To export the network map at full extent to a DXF, metafile, or text file:

1. Select File >> Export >> Map from the main menu.
2. In the Map Export dialog form that appears (see Fig. 11.2) select the format that you want the map saved in.
3. If you select DXF format, you have a choice of how junctions will be represented in the DXF file. They can be drawn as open circles, as filled circles, or as filled squares. Not all DXF readers can recognize the commands used in the DXF file to draw a filled circle.
4. After choosing a format, click OK and enter a name for the file in the Save As dialog form that appears.

## 11.7. Exporting to a Text File¶

To export a project’s data to a text file:

1. Select File >> Export >> Network from the main menu.
2. In the Save dialog form that appears enter a name for the file to save to (the default extension is .INP).
3. Click OK to complete the export.

The resulting file will be written in ASCII text format, with the various data categories and property labels clearly identified. It can be read back into EPANET

for analysis at another time by using either the File >> Open or File >> Import >> Network commands. Complete network descriptions using this input format can also be created outside of EPANET using any text editor or spreadsheet program. A complete specification of the .INP file format is given in Appendix Command Line EPANET.
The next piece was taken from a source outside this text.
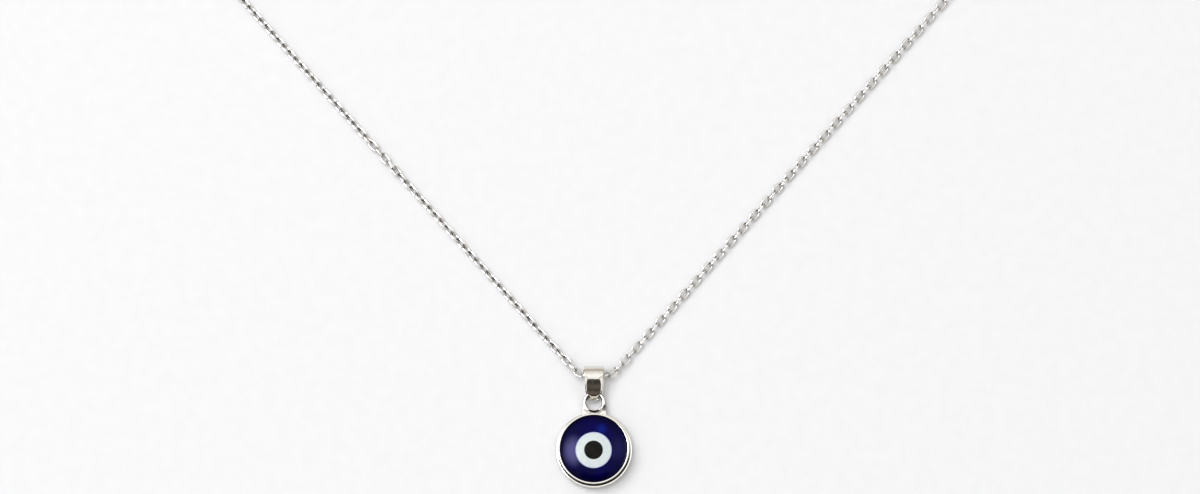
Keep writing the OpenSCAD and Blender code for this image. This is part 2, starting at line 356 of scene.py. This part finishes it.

It is a good idea to save an archive version of your database in this format so you have access to a human readable version of your data. However, for day-to-day use of EPANET it is more efficient to save your data using EPANET’s special project file format (that creates a .NET file) by using the File >> Save or File >> Save As commands. This format contains additional project information, such as the colors and ranges chosen for the map legends, the set of map display options in effect, the names of registered calibration data files, and any printing options that were selected.